It was shortly after eight in the morning when we pulled up in front of the building. Outside was a sandwich board sign with the words “vote here” written above a rippling American flag. Even though it was early, there were several cars parked out front. My wife and I were headed out of town and decided to vote before we left. When we walked into the room to vote, all of the voting machines were in use, and there were a couple of people in line ahead of us. The people working the polls were friendly and helpful. Before long, both my wife and I were standing in front of our respective voting machines.
After voting for the statewide races, for the U.S. representative, the state senator, local races, and the ballot initiatives, I carefully reviewed the ballot before giving my final approval. I was now one of the more than two million voters who have cast early ballots. Many people are expecting an above-average turnout for this year's mid-term elections. Political pundits on both sides are calling this election crucial, and are trying to convince those who are on their side to get out and vote. The rhetoric has been harsh, caustic and bitter.
The past weeks and months my Facebook and Twitter feeds have been filled with ugly, hateful, and often downright false political posts. Most of the time they are reposts of someone else's memes or articles. I wonder if anyone's mind has ever been changed by the hateful vitriol that they read on social media. Is this really what Christians want to be known for?
One of the best-known sayings of Christianity is the Golden Rule; “Do to others what you want them to do to you.”Matthew 7:12 (NCV) Most Christians believe this. They would not only agree that it’s correct to treat others right, but also believe in showing respect and kindness. But there’s one area of life where it seems that Christians forget the Golden Rule, and that’s politics. I am amazed by how many Christians become completely uncivil when it comes to discussing politics. In everything else they are polite, but once they start talking about politics or politicians, they become vicious. It seems that they forget that the Bible says in Romans 12:10, “Love each other with genuine affection, and take delight in honoring each other.”
When we as Christians are tempted to fire back when confronted with beliefs that we don’t agree with, we need to listen to the advice given in Romans 12:2 (NKJV). “Do not be conformed to this world, but be transformed by the renewing of your mind, that you may prove what is that good and acceptable and perfect will of God.”
When we feel that our beliefs are under attack, the basic human response is to fire back. We let our natural, carnal, human emotions dictate our behavior. We feel anger and want to lash out. We feel fear and want to defend our beliefs or attack perceived wrongs. But, is that how a Christian should handle conflict? In Proverbs 15:1 (NET) Solomon wrote these words of wisdom, “A gentle response turns away anger, but a harsh word stirs up wrath.” And James wrote in James 1:19,20 (ISV) “You must understand this, my dear brothers. Everyone should be quick to listen, slow to speak, and slow to get angry. For human anger does not produce the righteousness that God desires.”
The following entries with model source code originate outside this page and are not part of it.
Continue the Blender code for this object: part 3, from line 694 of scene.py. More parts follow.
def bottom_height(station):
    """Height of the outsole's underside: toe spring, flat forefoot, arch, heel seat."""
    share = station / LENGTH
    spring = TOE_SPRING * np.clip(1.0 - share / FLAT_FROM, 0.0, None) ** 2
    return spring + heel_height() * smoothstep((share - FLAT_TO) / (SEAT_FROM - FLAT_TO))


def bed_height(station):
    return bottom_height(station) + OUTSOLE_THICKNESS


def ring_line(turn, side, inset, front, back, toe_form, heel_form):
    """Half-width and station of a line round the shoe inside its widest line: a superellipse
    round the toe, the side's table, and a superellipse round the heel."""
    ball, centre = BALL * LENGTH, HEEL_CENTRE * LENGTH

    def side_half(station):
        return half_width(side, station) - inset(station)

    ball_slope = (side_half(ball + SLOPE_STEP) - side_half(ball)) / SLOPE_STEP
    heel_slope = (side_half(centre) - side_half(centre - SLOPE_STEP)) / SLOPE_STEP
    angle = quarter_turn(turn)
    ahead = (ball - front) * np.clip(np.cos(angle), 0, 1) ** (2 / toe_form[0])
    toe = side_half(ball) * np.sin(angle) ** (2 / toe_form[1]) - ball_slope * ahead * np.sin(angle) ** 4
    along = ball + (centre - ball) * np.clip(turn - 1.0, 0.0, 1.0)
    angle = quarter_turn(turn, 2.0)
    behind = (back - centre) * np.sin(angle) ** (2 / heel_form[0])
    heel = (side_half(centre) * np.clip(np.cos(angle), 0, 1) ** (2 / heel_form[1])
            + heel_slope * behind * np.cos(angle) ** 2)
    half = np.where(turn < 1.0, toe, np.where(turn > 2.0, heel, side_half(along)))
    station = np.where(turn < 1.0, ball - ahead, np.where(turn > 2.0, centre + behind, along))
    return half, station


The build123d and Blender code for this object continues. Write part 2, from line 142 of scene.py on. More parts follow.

I am not suggesting that there is never a time when Christians should speak up for their beliefs, but I have noticed that often we as Christians are slow to listen but quick to speak and get angry. My social media feeds are filled with angry Christians. Some answer every difference in opinion by angrily returning fire. Your political opinions do matter. Your vote does matter. But your opinions and votes should not be the most important things in your life. As Christians, our ultimate hope does not rest on political candidates or political power or political initiatives. Speaking of voting in elections, John Piper wrote, “Its outcomes do not give us the greatest joy when they go our way, and they do not demoralize us when they don’t… We deal with the political system. We deal with the news. We deal with the candidates. We deal with the issues. But it is not the great thing in our lives. Christ is. And Christ will be ruling over his people with perfect supremacy no matter who is elected and no matter what government stands or falls.”
I’m thankful to live in a country were your vote matters and my vote matters. I’m thankful that we can be a part of the political process. By all means vote. But remember that the Bible informs us that “the world is passing away along with its desires, but whoever does the will of God abides forever” 1 John 2:17 (TLV) Don’t let politics consume you and cloud your judgment. Don’t be complicit when slander is explained away as righteous anger, and winning arguments is more important than being truthful.
Gentle Reader, your vote matters. When you vote for someone to represent you, whether in the local, state, or national government, it is important to vote for someone who shares your principles. But your vote this year is not the most important vote you will cast. Every day you have to vote for who you want to represent you that day. Do you want Jesus to represent you, or are you willing for Satan to be your representative? “If you don’t want to serve the Lord, you must choose for yourselves today whom you will serve… As for me and my family, we will serve the Lord.” Joshua 24:15 (NCV) Who will you choose to vote for today? Your vote matters!